**TASK DETAILS**. Return only the lines running from the line with "nodes.append(lead.body)" down to the line with "obj.matrix_world = world", both included, exactly as they appear.

[Begin DATA PROVIDED]

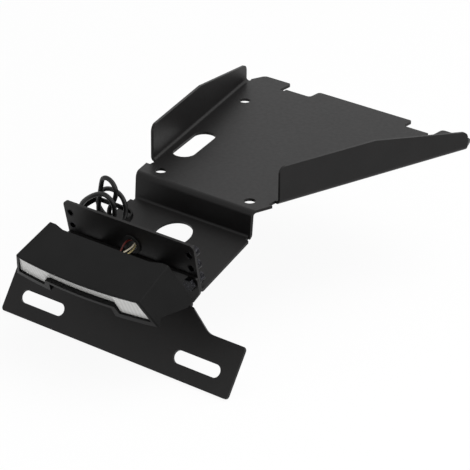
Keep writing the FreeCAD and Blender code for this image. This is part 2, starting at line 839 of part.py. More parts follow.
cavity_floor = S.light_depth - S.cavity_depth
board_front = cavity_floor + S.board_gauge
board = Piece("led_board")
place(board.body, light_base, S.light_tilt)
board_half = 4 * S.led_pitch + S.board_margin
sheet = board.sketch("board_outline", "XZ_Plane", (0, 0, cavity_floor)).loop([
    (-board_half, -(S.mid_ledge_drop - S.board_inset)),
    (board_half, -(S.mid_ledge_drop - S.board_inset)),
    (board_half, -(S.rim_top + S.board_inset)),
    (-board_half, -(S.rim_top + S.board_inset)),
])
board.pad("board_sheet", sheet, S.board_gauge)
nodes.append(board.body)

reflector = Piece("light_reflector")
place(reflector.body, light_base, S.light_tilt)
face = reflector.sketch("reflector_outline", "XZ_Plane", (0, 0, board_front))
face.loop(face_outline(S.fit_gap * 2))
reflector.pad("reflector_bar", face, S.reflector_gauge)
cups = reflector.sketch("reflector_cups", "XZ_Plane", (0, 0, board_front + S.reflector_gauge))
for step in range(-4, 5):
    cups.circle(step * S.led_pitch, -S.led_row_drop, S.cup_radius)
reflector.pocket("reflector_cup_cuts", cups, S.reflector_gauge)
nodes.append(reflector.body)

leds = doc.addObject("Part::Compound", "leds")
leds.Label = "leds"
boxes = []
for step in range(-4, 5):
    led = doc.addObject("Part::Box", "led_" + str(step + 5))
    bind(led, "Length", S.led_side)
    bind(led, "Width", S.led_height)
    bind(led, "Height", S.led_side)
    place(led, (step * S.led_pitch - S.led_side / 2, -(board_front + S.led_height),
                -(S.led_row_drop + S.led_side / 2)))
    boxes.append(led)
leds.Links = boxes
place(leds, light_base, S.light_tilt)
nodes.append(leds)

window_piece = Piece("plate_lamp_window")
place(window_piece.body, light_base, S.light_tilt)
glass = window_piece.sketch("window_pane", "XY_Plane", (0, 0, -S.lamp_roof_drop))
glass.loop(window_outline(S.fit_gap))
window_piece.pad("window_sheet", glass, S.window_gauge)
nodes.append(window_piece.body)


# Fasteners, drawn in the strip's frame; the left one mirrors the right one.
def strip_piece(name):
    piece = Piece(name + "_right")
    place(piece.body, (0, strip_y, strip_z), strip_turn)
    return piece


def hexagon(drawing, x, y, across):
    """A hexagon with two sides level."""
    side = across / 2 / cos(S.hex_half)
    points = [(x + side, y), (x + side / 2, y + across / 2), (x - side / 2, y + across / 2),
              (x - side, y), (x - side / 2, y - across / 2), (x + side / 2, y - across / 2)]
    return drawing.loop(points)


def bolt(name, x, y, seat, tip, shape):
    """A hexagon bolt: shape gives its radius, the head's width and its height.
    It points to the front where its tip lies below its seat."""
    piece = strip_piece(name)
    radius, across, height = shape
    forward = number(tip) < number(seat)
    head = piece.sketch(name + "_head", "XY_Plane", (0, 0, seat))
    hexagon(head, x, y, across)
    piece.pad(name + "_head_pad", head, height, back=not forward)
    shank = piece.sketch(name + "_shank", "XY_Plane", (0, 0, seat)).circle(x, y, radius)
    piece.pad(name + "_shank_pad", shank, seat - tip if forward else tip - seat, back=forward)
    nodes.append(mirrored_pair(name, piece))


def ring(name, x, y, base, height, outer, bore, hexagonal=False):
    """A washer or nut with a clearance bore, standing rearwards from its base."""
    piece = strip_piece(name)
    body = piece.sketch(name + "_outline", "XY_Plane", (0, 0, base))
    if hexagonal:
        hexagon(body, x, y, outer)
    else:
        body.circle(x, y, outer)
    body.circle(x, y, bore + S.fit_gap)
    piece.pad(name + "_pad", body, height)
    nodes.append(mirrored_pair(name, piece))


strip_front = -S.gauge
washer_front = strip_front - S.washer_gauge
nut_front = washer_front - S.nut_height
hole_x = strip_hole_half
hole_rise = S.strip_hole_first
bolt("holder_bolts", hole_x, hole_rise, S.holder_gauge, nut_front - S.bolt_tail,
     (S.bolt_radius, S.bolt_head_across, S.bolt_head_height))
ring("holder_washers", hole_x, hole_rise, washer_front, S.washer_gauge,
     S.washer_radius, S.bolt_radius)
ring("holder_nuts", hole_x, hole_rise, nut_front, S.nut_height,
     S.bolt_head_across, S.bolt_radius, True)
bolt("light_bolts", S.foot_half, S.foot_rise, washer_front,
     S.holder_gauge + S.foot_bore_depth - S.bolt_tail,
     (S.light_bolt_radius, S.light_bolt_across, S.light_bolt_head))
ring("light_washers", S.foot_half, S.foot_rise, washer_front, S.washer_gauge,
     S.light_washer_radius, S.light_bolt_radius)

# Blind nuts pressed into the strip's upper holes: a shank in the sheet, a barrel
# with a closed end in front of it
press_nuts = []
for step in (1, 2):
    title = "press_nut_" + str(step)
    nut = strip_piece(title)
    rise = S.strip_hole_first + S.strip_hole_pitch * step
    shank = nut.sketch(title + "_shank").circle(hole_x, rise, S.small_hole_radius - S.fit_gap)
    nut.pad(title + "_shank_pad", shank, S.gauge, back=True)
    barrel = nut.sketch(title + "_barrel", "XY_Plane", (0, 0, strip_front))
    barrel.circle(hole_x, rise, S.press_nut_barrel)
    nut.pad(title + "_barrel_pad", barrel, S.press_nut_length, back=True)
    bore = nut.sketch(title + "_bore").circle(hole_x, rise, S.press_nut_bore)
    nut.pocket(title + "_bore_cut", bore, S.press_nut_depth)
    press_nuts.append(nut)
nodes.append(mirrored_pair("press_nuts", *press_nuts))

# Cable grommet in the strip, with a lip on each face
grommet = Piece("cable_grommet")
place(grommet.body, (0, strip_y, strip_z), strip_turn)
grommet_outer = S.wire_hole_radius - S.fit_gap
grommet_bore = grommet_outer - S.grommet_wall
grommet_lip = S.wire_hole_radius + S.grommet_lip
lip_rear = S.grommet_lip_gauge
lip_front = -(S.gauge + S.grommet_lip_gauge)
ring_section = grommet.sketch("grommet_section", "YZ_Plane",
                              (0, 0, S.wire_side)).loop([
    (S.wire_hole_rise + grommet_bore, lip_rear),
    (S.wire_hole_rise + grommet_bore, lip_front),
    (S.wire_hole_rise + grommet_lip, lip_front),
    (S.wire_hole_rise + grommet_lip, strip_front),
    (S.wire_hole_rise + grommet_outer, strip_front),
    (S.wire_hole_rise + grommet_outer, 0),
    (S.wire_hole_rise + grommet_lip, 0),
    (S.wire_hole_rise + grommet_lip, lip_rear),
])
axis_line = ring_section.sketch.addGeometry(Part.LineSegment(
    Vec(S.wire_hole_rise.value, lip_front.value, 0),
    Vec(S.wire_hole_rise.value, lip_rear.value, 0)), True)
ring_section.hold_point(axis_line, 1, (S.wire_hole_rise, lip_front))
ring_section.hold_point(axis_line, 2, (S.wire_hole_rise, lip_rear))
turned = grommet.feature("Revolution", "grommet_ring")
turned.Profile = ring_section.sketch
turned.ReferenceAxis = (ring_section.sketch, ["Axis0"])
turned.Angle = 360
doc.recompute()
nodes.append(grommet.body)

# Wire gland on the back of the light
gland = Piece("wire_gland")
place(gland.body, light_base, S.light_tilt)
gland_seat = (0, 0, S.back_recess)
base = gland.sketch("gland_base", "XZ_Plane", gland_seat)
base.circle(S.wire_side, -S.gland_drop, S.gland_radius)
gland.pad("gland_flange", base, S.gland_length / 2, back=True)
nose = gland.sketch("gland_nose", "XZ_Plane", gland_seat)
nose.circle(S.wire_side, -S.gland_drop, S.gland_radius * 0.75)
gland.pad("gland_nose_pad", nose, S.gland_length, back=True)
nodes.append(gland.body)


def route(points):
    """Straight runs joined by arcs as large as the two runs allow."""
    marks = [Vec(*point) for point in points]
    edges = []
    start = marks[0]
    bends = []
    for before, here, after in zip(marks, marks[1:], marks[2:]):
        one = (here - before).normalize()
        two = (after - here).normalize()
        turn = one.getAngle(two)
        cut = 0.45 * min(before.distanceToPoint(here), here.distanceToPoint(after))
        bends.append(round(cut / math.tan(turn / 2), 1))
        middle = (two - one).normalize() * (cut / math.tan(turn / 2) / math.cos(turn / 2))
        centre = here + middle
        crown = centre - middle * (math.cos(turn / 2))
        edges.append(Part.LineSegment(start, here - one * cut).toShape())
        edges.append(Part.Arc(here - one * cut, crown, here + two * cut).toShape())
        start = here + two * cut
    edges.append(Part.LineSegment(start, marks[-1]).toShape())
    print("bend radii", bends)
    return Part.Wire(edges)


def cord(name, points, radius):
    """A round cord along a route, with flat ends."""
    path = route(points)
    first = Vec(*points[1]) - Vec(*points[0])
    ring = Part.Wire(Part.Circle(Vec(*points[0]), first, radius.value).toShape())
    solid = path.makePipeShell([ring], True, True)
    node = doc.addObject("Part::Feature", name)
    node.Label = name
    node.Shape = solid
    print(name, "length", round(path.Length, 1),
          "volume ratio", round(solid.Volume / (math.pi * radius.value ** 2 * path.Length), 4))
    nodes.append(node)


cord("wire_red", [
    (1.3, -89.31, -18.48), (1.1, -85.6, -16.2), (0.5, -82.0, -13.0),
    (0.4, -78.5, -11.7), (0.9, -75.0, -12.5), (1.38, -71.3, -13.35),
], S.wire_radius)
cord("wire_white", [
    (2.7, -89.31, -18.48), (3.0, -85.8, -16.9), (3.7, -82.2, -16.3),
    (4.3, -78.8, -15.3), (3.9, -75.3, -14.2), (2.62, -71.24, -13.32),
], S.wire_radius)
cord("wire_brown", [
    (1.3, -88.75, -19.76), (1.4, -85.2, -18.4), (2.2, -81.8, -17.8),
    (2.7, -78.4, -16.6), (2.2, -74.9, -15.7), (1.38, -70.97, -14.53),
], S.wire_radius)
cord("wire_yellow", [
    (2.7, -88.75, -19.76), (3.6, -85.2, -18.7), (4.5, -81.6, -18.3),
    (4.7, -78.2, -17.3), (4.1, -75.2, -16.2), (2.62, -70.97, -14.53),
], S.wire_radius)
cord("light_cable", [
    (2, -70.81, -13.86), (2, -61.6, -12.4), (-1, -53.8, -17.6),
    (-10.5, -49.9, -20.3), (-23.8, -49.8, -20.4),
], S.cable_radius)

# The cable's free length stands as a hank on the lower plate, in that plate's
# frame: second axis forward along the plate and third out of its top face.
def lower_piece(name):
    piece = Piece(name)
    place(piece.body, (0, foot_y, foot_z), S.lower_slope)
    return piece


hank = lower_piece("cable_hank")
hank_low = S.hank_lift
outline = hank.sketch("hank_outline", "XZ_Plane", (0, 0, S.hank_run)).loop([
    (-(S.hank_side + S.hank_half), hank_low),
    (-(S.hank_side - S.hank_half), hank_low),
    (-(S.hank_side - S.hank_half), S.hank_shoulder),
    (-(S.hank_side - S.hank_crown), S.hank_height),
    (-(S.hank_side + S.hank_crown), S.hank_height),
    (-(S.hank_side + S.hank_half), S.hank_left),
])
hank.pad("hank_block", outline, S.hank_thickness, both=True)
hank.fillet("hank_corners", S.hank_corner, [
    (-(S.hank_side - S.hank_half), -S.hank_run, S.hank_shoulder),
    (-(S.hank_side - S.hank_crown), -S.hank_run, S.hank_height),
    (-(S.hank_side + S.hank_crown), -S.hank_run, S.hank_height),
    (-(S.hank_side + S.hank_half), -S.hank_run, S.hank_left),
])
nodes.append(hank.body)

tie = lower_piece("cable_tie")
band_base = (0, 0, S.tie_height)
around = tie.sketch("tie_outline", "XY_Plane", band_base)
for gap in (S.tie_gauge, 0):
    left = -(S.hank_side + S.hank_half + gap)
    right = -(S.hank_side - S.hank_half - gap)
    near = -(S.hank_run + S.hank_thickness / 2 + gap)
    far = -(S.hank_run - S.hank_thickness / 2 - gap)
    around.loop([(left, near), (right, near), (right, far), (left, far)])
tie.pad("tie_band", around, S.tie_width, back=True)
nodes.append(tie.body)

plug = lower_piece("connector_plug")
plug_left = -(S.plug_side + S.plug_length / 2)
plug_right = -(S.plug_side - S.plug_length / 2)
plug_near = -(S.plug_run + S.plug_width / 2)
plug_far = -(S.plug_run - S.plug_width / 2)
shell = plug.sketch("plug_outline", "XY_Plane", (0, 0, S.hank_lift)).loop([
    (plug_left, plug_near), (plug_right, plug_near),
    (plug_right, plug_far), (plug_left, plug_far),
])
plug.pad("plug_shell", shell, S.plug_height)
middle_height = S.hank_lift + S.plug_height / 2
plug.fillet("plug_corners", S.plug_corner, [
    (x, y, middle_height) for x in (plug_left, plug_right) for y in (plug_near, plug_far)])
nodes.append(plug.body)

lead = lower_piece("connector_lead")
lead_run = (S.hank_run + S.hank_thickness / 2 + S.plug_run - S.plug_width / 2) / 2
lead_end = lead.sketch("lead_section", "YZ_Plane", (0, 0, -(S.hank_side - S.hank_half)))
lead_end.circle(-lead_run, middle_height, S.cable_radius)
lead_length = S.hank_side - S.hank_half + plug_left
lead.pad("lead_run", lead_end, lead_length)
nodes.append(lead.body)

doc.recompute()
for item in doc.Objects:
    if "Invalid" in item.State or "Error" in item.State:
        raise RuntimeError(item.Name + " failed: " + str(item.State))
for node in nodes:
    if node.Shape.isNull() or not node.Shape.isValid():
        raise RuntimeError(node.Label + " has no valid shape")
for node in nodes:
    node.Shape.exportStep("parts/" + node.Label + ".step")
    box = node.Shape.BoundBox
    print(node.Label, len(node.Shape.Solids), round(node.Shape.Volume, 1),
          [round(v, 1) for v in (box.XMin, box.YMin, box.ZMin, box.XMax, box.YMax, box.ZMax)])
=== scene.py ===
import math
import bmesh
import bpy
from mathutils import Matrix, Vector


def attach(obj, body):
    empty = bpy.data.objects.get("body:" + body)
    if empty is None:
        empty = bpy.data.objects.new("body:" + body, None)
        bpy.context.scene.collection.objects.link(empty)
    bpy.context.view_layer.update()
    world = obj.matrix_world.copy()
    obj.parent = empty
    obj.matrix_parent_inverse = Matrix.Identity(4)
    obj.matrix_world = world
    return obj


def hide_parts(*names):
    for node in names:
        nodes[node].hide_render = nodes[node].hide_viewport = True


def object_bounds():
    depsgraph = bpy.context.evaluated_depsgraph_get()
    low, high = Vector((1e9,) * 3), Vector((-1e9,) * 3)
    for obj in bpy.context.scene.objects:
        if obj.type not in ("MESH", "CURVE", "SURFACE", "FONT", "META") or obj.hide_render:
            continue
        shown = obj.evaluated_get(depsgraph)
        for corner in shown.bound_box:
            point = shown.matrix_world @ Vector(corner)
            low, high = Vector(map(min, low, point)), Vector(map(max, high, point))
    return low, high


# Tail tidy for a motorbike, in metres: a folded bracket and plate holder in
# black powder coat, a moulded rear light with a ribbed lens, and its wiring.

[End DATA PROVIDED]

**TASK SOLUTION**.
nodes.append(lead.body)

doc.recompute()
for item in doc.Objects:
    if "Invalid" in item.State or "Error" in item.State:
        raise RuntimeError(item.Name + " failed: " + str(item.State))
for node in nodes:
    if node.Shape.isNull() or not node.Shape.isValid():
        raise RuntimeError(node.Label + " has no valid shape")
for node in nodes:
    node.Shape.exportStep("parts/" + node.Label + ".step")
    box = node.Shape.BoundBox
    print(node.Label, len(node.Shape.Solids), round(node.Shape.Volume, 1),
          [round(v, 1) for v in (box.XMin, box.YMin, box.ZMin, box.XMax, box.YMax, box.ZMax)])
=== scene.py ===
import math
import bmesh
import bpy
from mathutils import Matrix, Vector


def attach(obj, body):
    empty = bpy.data.objects.get("body:" + body)
    if empty is None:
        empty = bpy.data.objects.new("body:" + body, None)
        bpy.context.scene.collection.objects.link(empty)
    bpy.context.view_layer.update()
    world = obj.matrix_world.copy()
    obj.parent = empty
    obj.matrix_parent_inverse = Matrix.Identity(4)
    obj.matrix_world = world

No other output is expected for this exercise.